I am a child of the poor South, molded and compacted from the dirt across which my mother and her kin once moved on bare, bruised feet to and fro in the rows of cotton stalks, in the kingdom of the weevil, under the life-giving and life-taking sun. Like them, I am accustomed to weather, to the slow roll of clouds, to the call of the red-winged blackbird, to the scent of pond water, to the sting of mosquito and the maddening rash of poison ivy. It is wintertime today, but those things will come again, and the air will have warmed, and who can say if the rising temperatures may enliven me, even embolden me to the point where I will swing a leg at a puddle and kick a sheet of rainwater across the watching grass?

~ S.K. Orr

2 Comments

  • Lewis

    Excellent post, SK. Thank you.

    This country was once full of stoic men (and women) like the one you helped in hospital.
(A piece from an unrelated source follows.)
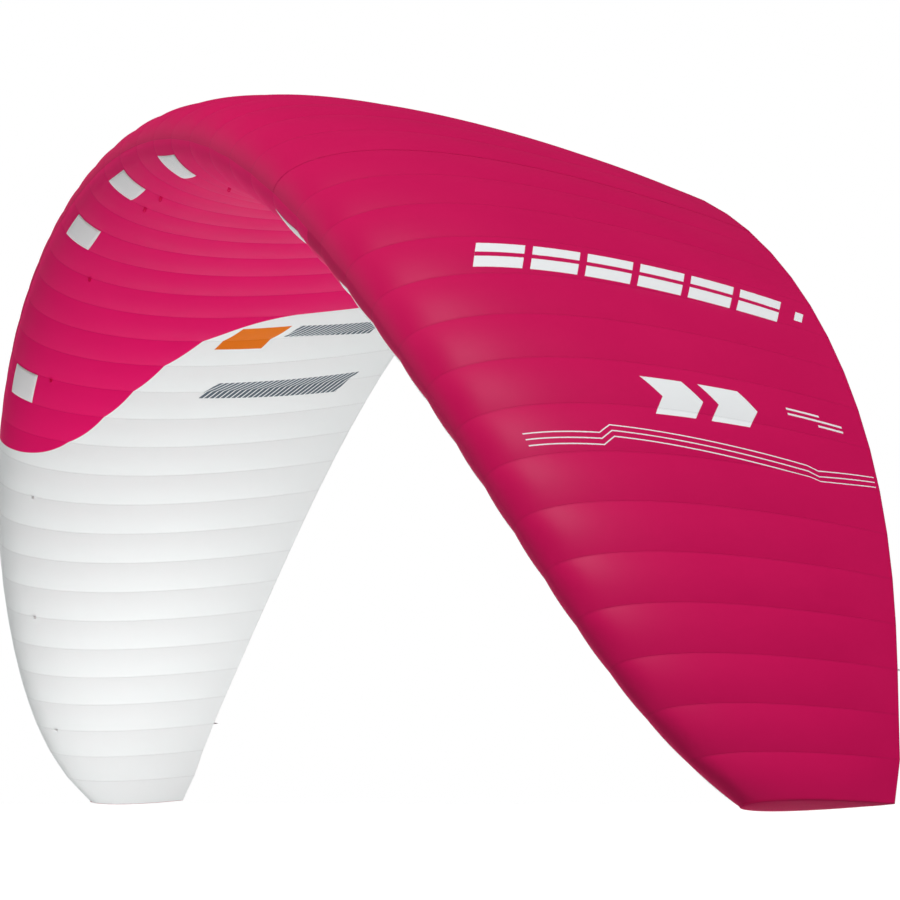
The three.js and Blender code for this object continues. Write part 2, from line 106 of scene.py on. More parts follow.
@dataclass(frozen=True)
class CanopyShape:
    """Outside of the canopy as it is cut, straight from rib to rib, with the billow that air gives it.

    Attributes:
        root_chord: Chord of the section in the middle.
        tip_chord: Chord of the tip section.
        half_span: Distance from the middle to a tip along the arc.
        arc_turn: Slope of the arc at the tip, if it were part of a circle.
        arc_ease: How much less than that the tip slopes.
        plan_roundness: Power that keeps the chord long in the middle.
        plan_taper: Power that rounds the plan towards the tips.
        sweep: How far the noses fall back over the half span.
        tip_sweep: How far they fall back as well close to the tip.
        tip_sweep_power: How close to the tip that begins.
        washout: How far the tip section turns nose down.
        section_thickness: Greatest height of a section, as a share of its chord.
        trailing_half: Half the height left at the trailing edge.
        cells: Number of cells from tip to tip.
        tip_cell_ratio: Width of the last cell, as a share of the middle one's.
        skin_split: Cell number of the rib seam where the middle panels end.
        arc_steps: Number of steps in which the arc is added up.
        tab_place: Place of the bridle tabs along the section.
        billow: Height of a cell's crown, as a share of its width.
        billow_fade: Share of the chord over which the billow dies out at the rear.
        billow_nose: Share of the billow left at the nose.
        billow_rise: Share of the chord over which the billow grows behind the nose.
        seam_sink: How far the seams pull the cloth in.
        thickest: Share of the chord at which a section is highest.
        loaded_ribs: Numbers of the ribs that carry bridle tabs, counted from the middle.
        intake_cells: Cell numbers of the intakes.
    """

    root_chord: float = 1.535
    tip_chord: float = 0.400
    half_span: float = 3.545
    arc_turn: float = 78.0
    arc_ease: float = 7.0
    plan_roundness: float = 2.7
    plan_taper: float = 0.8
    sweep: float = 0.590
    tip_sweep: float = 0.130
    tip_sweep_power: int = 20
    washout: float = 2.0
    section_thickness: float = 0.21
    trailing_half: float = 0.0025
    cells: int = 47
    tip_cell_ratio: float = 0.58
    skin_split: float = 8.5
    arc_steps: int = 96
    tab_place: float = -0.3
    billow: float = 0.05
    billow_fade: float = 0.35
    billow_nose: float = 0.2
    billow_rise: float = 0.06
    seam_sink: float = 0.001
    thickest: float = 0.3
    loaded_ribs: tuple[int, ...] = (1, 5, 9, 13, 17, 21)
    intake_cells: tuple[int, ...] = (-9, -3, 0, 3, 9)

    @property
    def tip(self) -> float:
        """Number of cells from the middle to the tip rib."""
        return self.cells / 2

    def span_share(self, cell: float) -> float:
        """Share of the half span at a cell number; cells narrow towards the tip.

        Args:
            cell: Cell number.

        Returns:
            A share from 0 in the middle to 1 at the tip.
        """

        def reach(n: float) -> float:
            """Distance out to a number of cells, in widths of the middle cell."""
            return n - (1 - self.tip_cell_ratio) * n**3 / (3 * self.tip**2)

        return reach(abs(cell)) / reach(self.tip)

    def arc_slope(self, share: float) -> float:
        """Slope of the arc in radians at a share of the half span."""
        return math.radians(self.arc_turn * share - self.arc_ease * share**3)

    def arc_point(self, share: float) -> tuple[float, float]:
        """Distance out and height on the arc at a share of the half span.

        Args:
            share: Share of the half span.

        Returns:
            The distance out from the middle, and the height, which is 0 in the middle and falls.
        """
        step = self.half_span * share / self.arc_steps
        slopes = [self.arc_slope(share * (i + 0.5) / self.arc_steps) for i in range(self.arc_steps)]
        out = step * sum(math.cos(slope) for slope in slopes)
        height = -step * sum(math.sin(slope) for slope in slopes)
        return out, height

    def chord(self, cell: float) -> float:
        """Chord of the section at a cell number.

        Args:
            cell: Cell number.

        Returns:
            The chord.
        """
        share = self.span_share(cell)
        full = (1 - share**self.plan_roundness) ** self.plan_taper if share < 1 else 0.0
        return self.tip_chord + (self.root_chord - self.tip_chord) * full

    def station(self, cell: float) -> Matrix:
        """Placement of the section at a cell number: x aft, y away from the arc's inside, z across.

        Args:
            cell: Cell number of the section.

        Returns:
            Matrix that takes the section into the kite.
        """
        share = self.span_share(cell)
        side = math.copysign(1, cell) if cell else 0
        slope = side * self.arc_slope(share)
        turn = -math.radians(self.washout) * share
        out, height = self.arc_point(share)
        nose = self.sweep * share**3 + self.tip_sweep * share**self.tip_sweep_power
        aft = Vector((-math.sin(turn) * math.sin(slope), math.cos(turn), -math.sin(turn) * math.cos(slope)))
        away = Vector((math.cos(turn) * math.sin(slope), math.sin(turn), math.cos(turn) * math.cos(slope)))
        placement = Matrix((aft, away, aft.cross(away))).transposed().to_4x4()
        placement.translation = Vector((side * out, nose, height)) - self.origin
        return placement

    @property
    def origin(self) -> Vector:
        """Where the bridle pulls, seen from the nose of the middle cell, which stands straight.

        Returns:
            The point that becomes the origin of the kite.
        """
        flat = self.outline(0.5, np.array([self.tab_place]))[0][0]
        share = self.span_share(0.5)
        slope = self.arc_slope(share)
        turn = -math.radians(self.washout) * share
        height = self.arc_point(share)[1]
        nose = self.sweep * share**3
        aft = nose + flat[0] * math.cos(turn) + flat[1] * math.sin(turn)
        up = height - flat[0] * math.sin(turn) * math.cos(slope) + flat[1] * math.cos(turn) * math.cos(slope)
        return Vector((0, aft, up))

    def half_thickness(self, share: np.ndarray, chord: float) -> np.ndarray:
        """Half the section's height at shares of the chord.

        Args:
            share: Shares of the chord.
            chord: Chord of the section.

        Returns:
            Half the height at each share.
        """
        curve = (
            0.2969 * np.sqrt(share) - 0.126 * share - 0.3516 * share**2
            + 0.2843 * share**3 - 0.1036 * share**4
        )
        return 5 * self.section_thickness * chord * curve + self.trailing_half * share

    def height(self, cell: float, share: float) -> float:
        """Height of a section at a share of its chord."""
        return 2 * float(self.half_thickness(np.array([share]), self.chord(cell))[0])

    def inside(self, cell: float, aft: float) -> Vector:
        """Point between the skins at a cell, a distance behind the nose."""
        return self.station(cell) @ Vector((aft, 0, 0))

    def outline(self, cell: float, places: np.ndarray) -> tuple[np.ndarray, np.ndarray]:
        """Section outline in its own plane.

        Args:
            cell: Cell number of the section.
            places: Places along the section.

        Returns:
            The points and the unit directions out of the cloth, both as rows of x and y.
        """
        chord = self.chord(cell)

        def points(at: np.ndarray) -> np.ndarray:
            """Points of the outline at places along the section."""
            share = at**2
            return np.stack([share * chord, np.sign(at) * self.half_thickness(share, chord)], axis=1)

        step = 0.001
        tangent = points(places + step) - points(places - step)
        tangent /= np.linalg.norm(tangent, axis=1, keepdims=True)
        return points(places), np.stack([-tangent[:, 1], tangent[:, 0]], axis=1)

    def rib_line(self, cell: float, places: np.ndarray) -> tuple[np.ndarray, np.ndarray]:
        """Section outline and its directions out of the cloth, placed in the kite.

        Args:
            cell: Cell number of the section.
            places: Places along the section.

        Returns:
            The points and the unit directions out of the cloth, both as rows of x, y and z.
        """
        flat, out = self.outline(cell, places)
        placement = np.array(self.station(cell))
        turn = placement[:3, :2]
        return flat @ turn.T + placement[:3, 3], out @ turn.T

    def surface(
        self, cells: np.ndarray, places: np.ndarray, lift: float = 0.0, billowed: bool = True
    ) -> np.ndarray:
        """Points on the skin for every pair of a cell number and a place.

        Args:
            cells: Cell numbers, in order.
            places: Places along the section.
            lift: Distance out of the cloth.
            billowed: Whether the cells are full of air, or straight from rib to rib.

        Returns:
            Array of points, indexed by cell, place and axis.
        """
        rows = []
        lines: dict[float, tuple[np.ndarray, np.ndarray]] = {}
        for cell in cells:
            before = min(max(math.floor(cell + 0.5) - 0.5, -self.tip), self.tip - 1)
            for rib in (before, before + 1):
                if rib not in lines:
                    lines[rib] = self.rib_line(rib, places)
            along = cell - before
            start, start_out = lines[before]
            end, end_out = lines[before + 1]
            out = start_out * (1 - along) + end_out * along
            out /= np.linalg.norm(out, axis=1, keepdims=True)
            rise = lift
            if billowed:
                width = np.linalg.norm(end - start, axis=1)
                rise = lift + self.billow_at(along, places**2) * width - self.seam_sink
            rows.append(start * (1 - along) + end * along + out * np.reshape(rise, (-1, 1)))
        return np.stack(rows)

    def billow_at(self, along: float, share: np.ndarray) -> np.ndarray:
        """Billow as a share of the cell's width, at a share of the way over the cell.

        Args:
            along: Share of the way over the cell.
            share: Shares of the chord.

        Returns:
            The billow at each share of the chord, as a share of the cell's width.
        """
        crown = 1 - (2 * along - 1) ** 2
        rise = np.sin(np.clip(share / self.billow_rise, 0, 1) * math.pi / 2)
        fade = np.sin(np.clip((1 - share) / self.billow_fade, 0, 1) * math.pi / 2)
        return self.billow * crown * fade * (self.billow_nose + (1 - self.billow_nose) * rise)

    def place_along(self, cell: float, place: float, distance: float) -> float:
        """Place reached from another by a distance over the skin.

        Args:
            cell: Cell number.
            place: Place to start from.
            distance: Distance to go, towards larger places.

        Returns:
            The place reached.
        """
        step = 0.01
        ends = self.surface(np.array([cell]), np.array([place, place + step]), billowed=False)[0]
        return place + distance * step / float(np.linalg.norm(ends[1] - ends[0]))

    def cell_width(self, cell: float) -> float:
        """Width of a cell at its nose."""
        ends = self.surface(np.array([cell - 0.5, cell + 0.5]), np.array([0.0]), billowed=False)[:, 0]
        return float(np.linalg.norm(ends[1] - ends[0]))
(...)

They fought the wars, paid the taxes, and built this country, and now some of their descendants keep it running on life support. I was privileged to know some of them and miss them terribly. I fear that a lot of people are going to miss them in the coming years.

    Also, thank God for real nurses!

    • admin

      So kind of you, Lewis. Yes, I’m grateful for the real nurses, but I’m realistic enough to realize that they are a tiny minority among the ones I’ve worked with for years. The entire medical/pharma complex is deeply corrupt and disturbingly incompetent. In other words, they fit in perfectly with today’s “American” society.

      The tough people with the strong work ethic who build this once-nation are not only gone, their progeny seem more interested in throwing hissy fits than in hitching up their britches and doing something practical to address the problems.

      Good to hear from you, brother.